If the release of the Donner cut teaches us anything, it's that internet geeks like you and me really do have a voice in Hollywood, "Snakes on a Plane" notwithstanding. Though interest in seeing the Donner footage predates Al Gore's discovery of the internet by several years, this is a battle that heated up, was fought, and was ultimately won on the information superhighway. Websites past and present fueled interest in the Donner cut including of course the Superman Homepage. If nothing else, this proves that there's power in community.
With this realization, we must remain mindful of the comic book adage about power and responsibility going hand-in-hand. Our responsibility as fans is to listen to all opinions even those contrary to our own. We have to respect the opiner even when -- especially when -- we don't respect the opinion.
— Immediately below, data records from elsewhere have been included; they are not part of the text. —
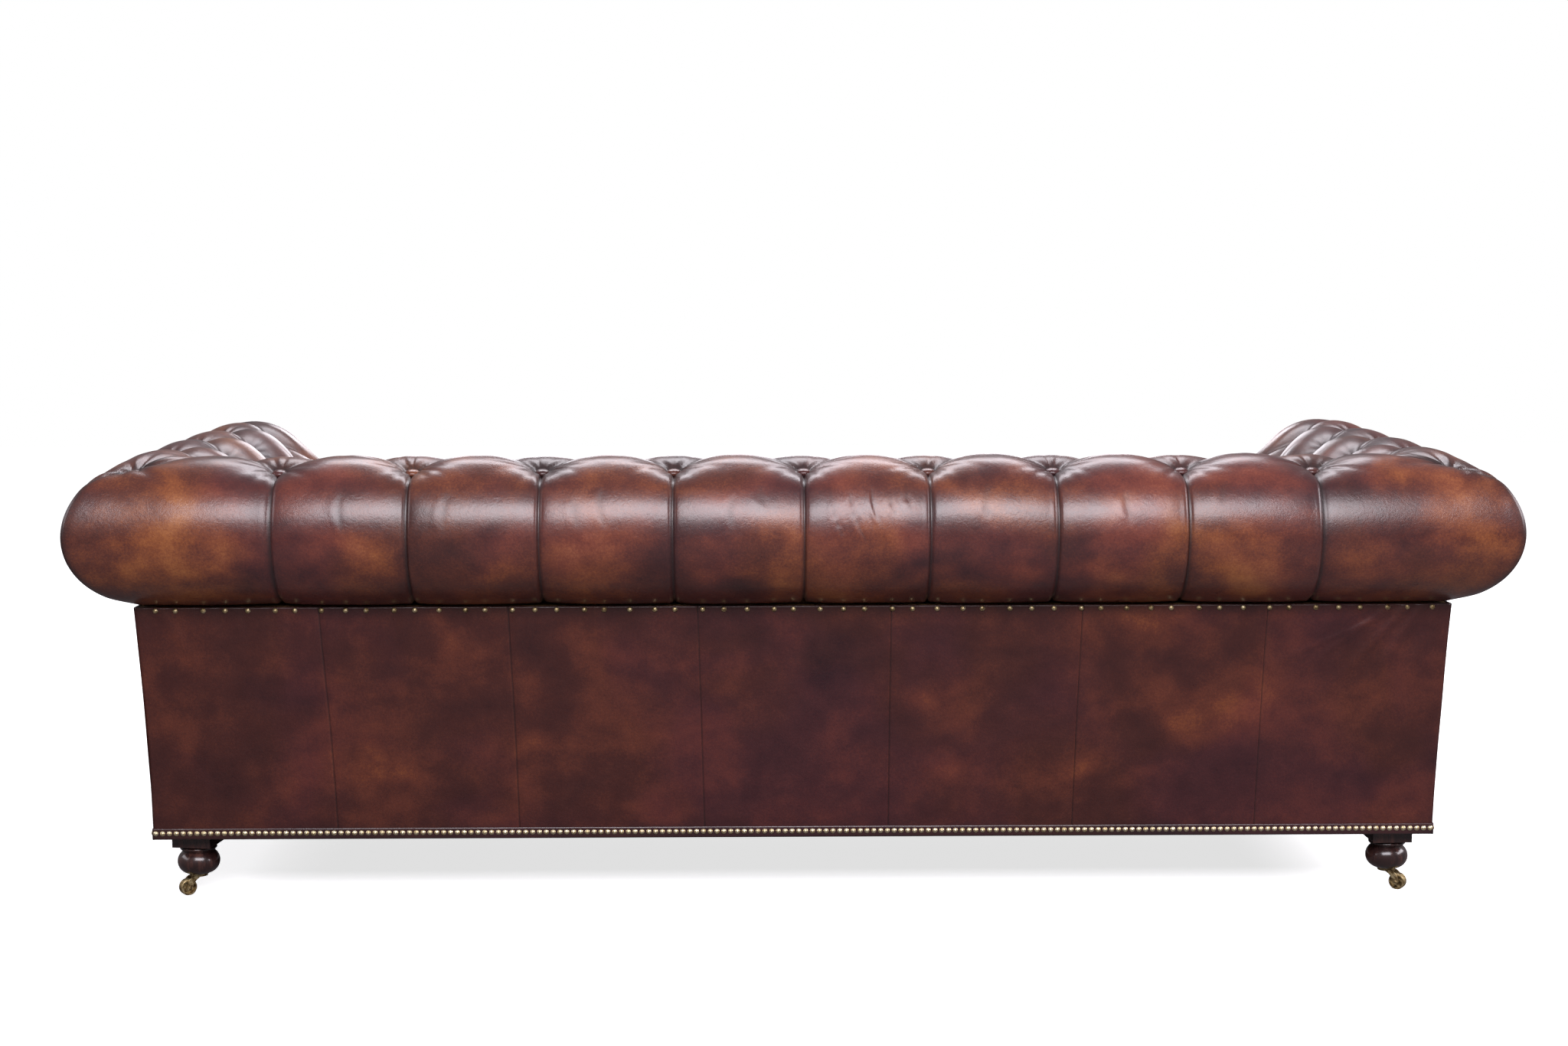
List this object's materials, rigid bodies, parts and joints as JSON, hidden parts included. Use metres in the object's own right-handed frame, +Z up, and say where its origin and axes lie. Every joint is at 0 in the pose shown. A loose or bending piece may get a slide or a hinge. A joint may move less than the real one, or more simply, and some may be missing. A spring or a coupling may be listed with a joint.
{
  "type": "chesterfield sofa",
  "caption": "Long leather sofa with rolled, deep-buttoned back and arms of one height, loose seat cushions, brass nail trim, bun feet and castors.",
  "frame": {"origin": "on the floor, under the middle of the sofa's outline", "axes": "+X along the sofa towards the sitter's left, front faces -Y, +Z up"},
  "size_m": [2.488, 0.9889, 0.7895],
  "materials": {
    "brown_leather": "hand-rubbed antique, satin gloss",
    "band_leather": "dark, satin",
    "antique_brass": "aged, satin",
    "dark_wood": "mahogany stain, polished",
    "frame_wood": "planed, matte",
    "plywood": "raw, matte",
    "padding": "foam and wadding, matte",
    "hessian": "coarse weave, matte",
    "black_cloth": "thin dust cloth, matte",
    "spring_steel": "bare wire, satin"
  },
  "bodies": {
    "sofa": {"arm_nailing_rails": "frame_wood", "arm_posts": "frame_wood", "arm_top_rails": "frame_wood", "arm_tuck_rails": "frame_wood", "back_base_rail": "frame_wood", "back_buttons": "brown_leather", "back_cover": "brown_leather", "back_nailing_rail": "frame_wood", "back_padding": "padding", "back_posts": "frame_wood", "back_top_rail": "frame_wood", "back_tuck_rail": "frame_wood", "base_band": "band_leather", "base_nails": "antique_brass", "castor_sockets": "antique_brass", "corner_blocks": "frame_wood", "dust_cover": "black_cloth", "facing_nails": "antique_brass", "front_base_rail": "frame_wood", "front_border_cover": "brown_leather", "front_left_foot": "dark_wood", "front_right_foot": "dark_wood", "inside_hessian": "hessian", "left_arm_buttons": "brown_leather", "left_arm_cover": "brown_leather", "left_arm_facing": "brown_leather", "left_arm_padding": "padding", "left_base_rail": "frame_wood", "outside_back_cover": "brown_leather", "outside_left_arm_cover": "brown_leather", "outside_right_arm_cover": "brown_leather", "rear_left_foot": "dark_wood", "rear_right_foot": "dark_wood", "right_arm_buttons": "brown_leather", "right_arm_cover": "brown_leather", "right_arm_facing": "brown_leather", "right_arm_padding": "padding", "right_base_rail": "frame_wood", "roll_formers": "plywood", "roll_nails": "antique_brass", "seat_deck_pad": "padding", "seat_springs": "spring_steel", "seat_stretchers": "frame_wood", "spring_clips": "spring_steel", "spring_cloth": "hessian"},
    "centre_cushion": {"centre_seat_cushion": "brown_leather"},
    "left_cushion": {"left_seat_cushion": "brown_leather"},
    "right_cushion": {"right_seat_cushion": "brown_leather"},
    "rear_left_castor": {"rear_left_castor_horn": "antique_brass", "rear_left_castor_axle": "antique_brass"},
    "rear_left_wheel": {"rear_left_castor_wheel": "antique_brass"},
    "rear_right_castor": {"rear_right_castor_horn": "antique_brass", "rear_right_castor_axle": "antique_brass"},
    "rear_right_wheel": {"rear_right_castor_wheel": "antique_brass"},
    "front_left_castor": {"front_left_castor_horn": "antique_brass", "front_left_castor_axle": "antique_brass"},
    "front_left_wheel": {"front_left_castor_wheel": "antique_brass"},
    "front_right_castor": {"front_right_castor_horn": "antique_brass", "front_right_castor_axle": "antique_brass"},
    "front_right_wheel": {"front_right_castor_wheel": "antique_brass"}
  },
  "joints": [
    {"name": "centre_cushion_lift", "type": "slide", "parent": "sofa", "child": "centre_cushion", "axis": [0, 0, 1], "range_m": [0, 0.48]},
    {"name": "left_cushion_lift", "type": "slide", "parent": "sofa", "child": "left_cushion", "axis": [0, 0, 1], "range_m": [0, 0.48]},
    {"name": "right_cushion_lift", "type": "slide", "parent": "sofa", "child": "right_cushion", "axis": [0, 0, 1], "range_m": [0, 0.48]},
    {"name": "rear_left_swivel", "type": "hinge", "parent": "sofa", "child": "rear_left_castor", "pos_m": [1.0641, 0.3225, 0.0356], "axis": [0, 0, 1], "continuous": true},
    {"name": "rear_left_roll", "type": "hinge", "parent": "rear_left_castor", "child": "rear_left_wheel", "pos_m": [1.08212, 0.33512, 0.0145], "axis": [-0.5736, 0.8192, 0], "continuous": true},
    {"name": "rear_right_swivel", "type": "hinge", "parent": "sofa", "child": "rear_right_castor", "pos_m": [-1.0641, 0.3225, 0.0356], "axis": [0, 0, 1], "continuous": true},
    {"name": "rear_right_roll", "type": "hinge", "parent": "rear_right_castor", "child": "rear_right_wheel", "pos_m": [-1.08212, 0.33512, 0.0145], "axis": [-0.5736, -0.8192, 0], "continuous": true},
    {"name": "front_left_swivel", "type": "hinge", "parent": "sofa", "child": "front_left_castor", "pos_m": [1.0641, -0.4325, 0.0356], "axis": [0, 0, 1], "continuous": true},
    {"name": "front_left_roll", "type": "hinge", "parent": "front_left_castor", "child": "front_left_wheel", "pos_m": [1.08477, -0.44002, 0.0145], "axis": [0.342, 0.9397, 0], "continuous": true},
    {"name": "front_right_swivel", "type": "hinge", "parent": "sofa", "child": "front_right_castor", "pos_m": [-1.0641, -0.4325, 0.0356], "axis": [0, 0, 1], "continuous": true},
    {"name": "front_right_roll", "type": "hinge", "parent": "front_right_castor", "child": "front_right_wheel", "pos_m": [-1.08477, -0.44002, 0.0145], "axis": [0.342, -0.9397, 0], "continuous": true}
  ]
}
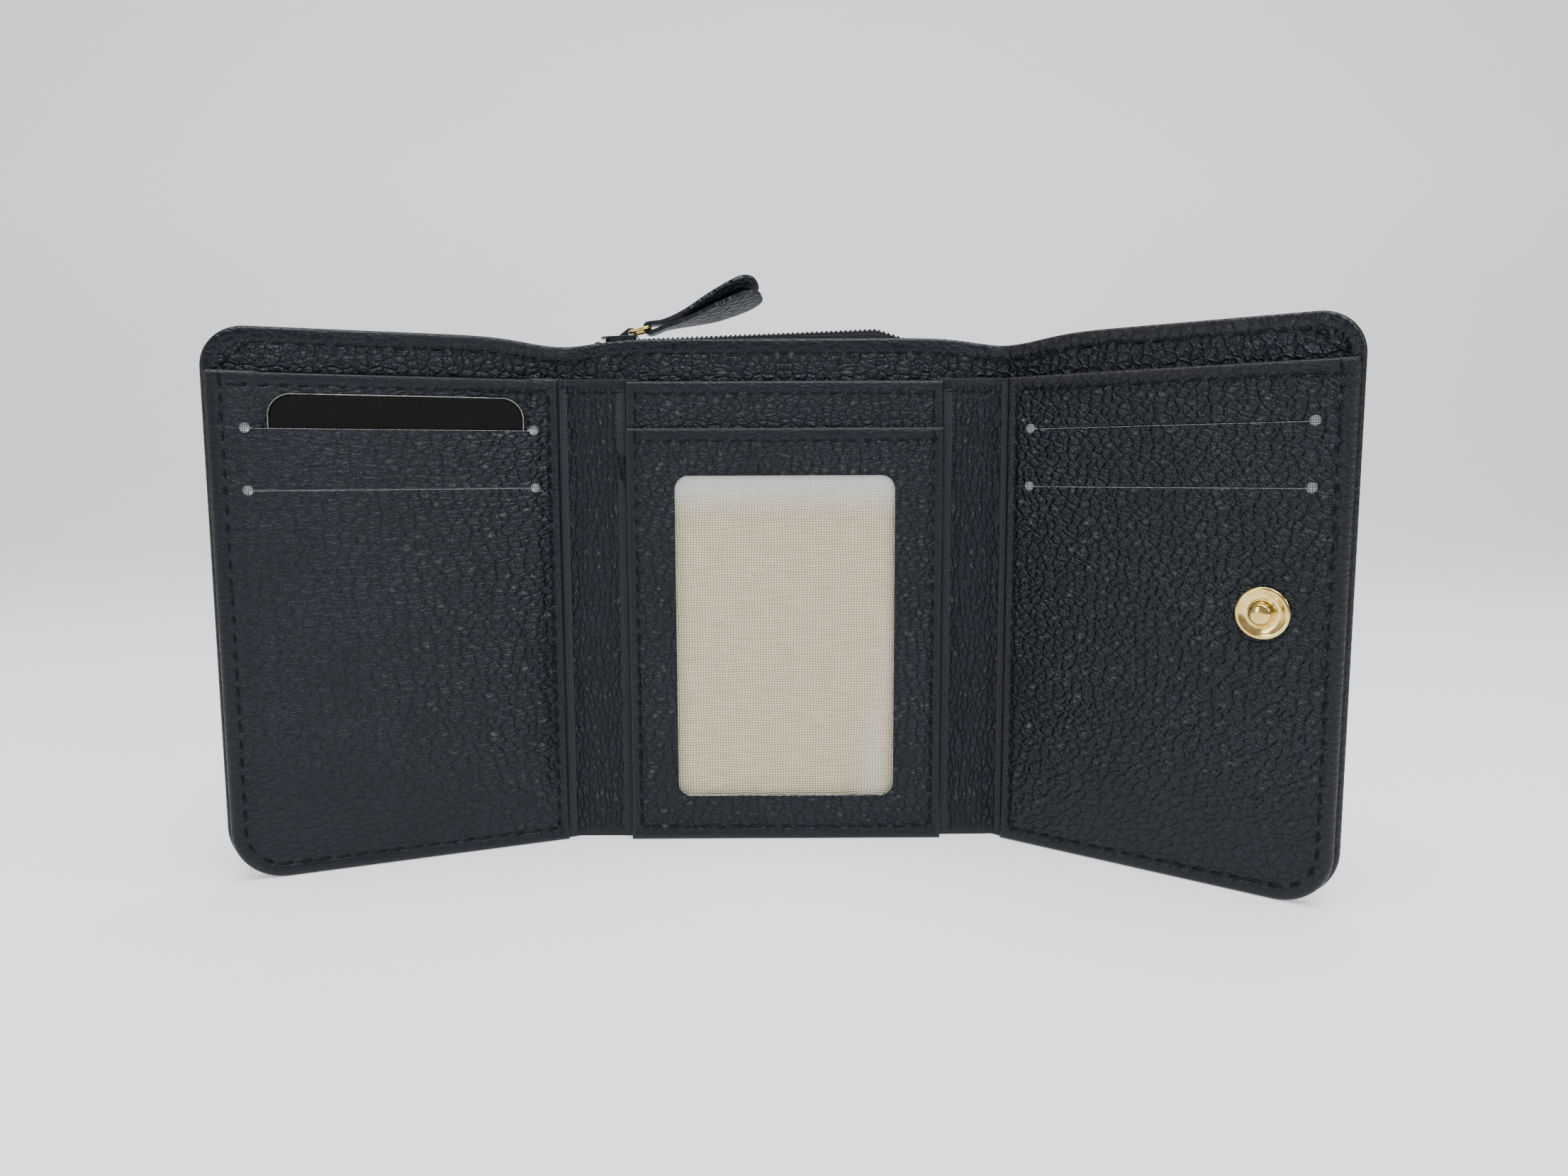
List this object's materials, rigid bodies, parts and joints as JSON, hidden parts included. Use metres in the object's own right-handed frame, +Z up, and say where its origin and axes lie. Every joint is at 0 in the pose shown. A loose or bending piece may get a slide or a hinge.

There is more work to be done in the never-ending battle for lost super-footage. In 2006's "Superman Returns", Director Bryan Singer made some last-minute edits to the theatrical release which saw the entire "Return to Krypton" segment of the film - rumored to cost $10 million to shoot - cut from the theatrical release and not scheduled for inclusion in the first DVD release either. I am guessing I am not alone in wanting to see an extended cut of "Superman Returns" on DVD that incorporates Singer's original vision including the "Return to Krypton" segment. Internet petition anyone?
Let the next "Quest for Pieces" of footage begin.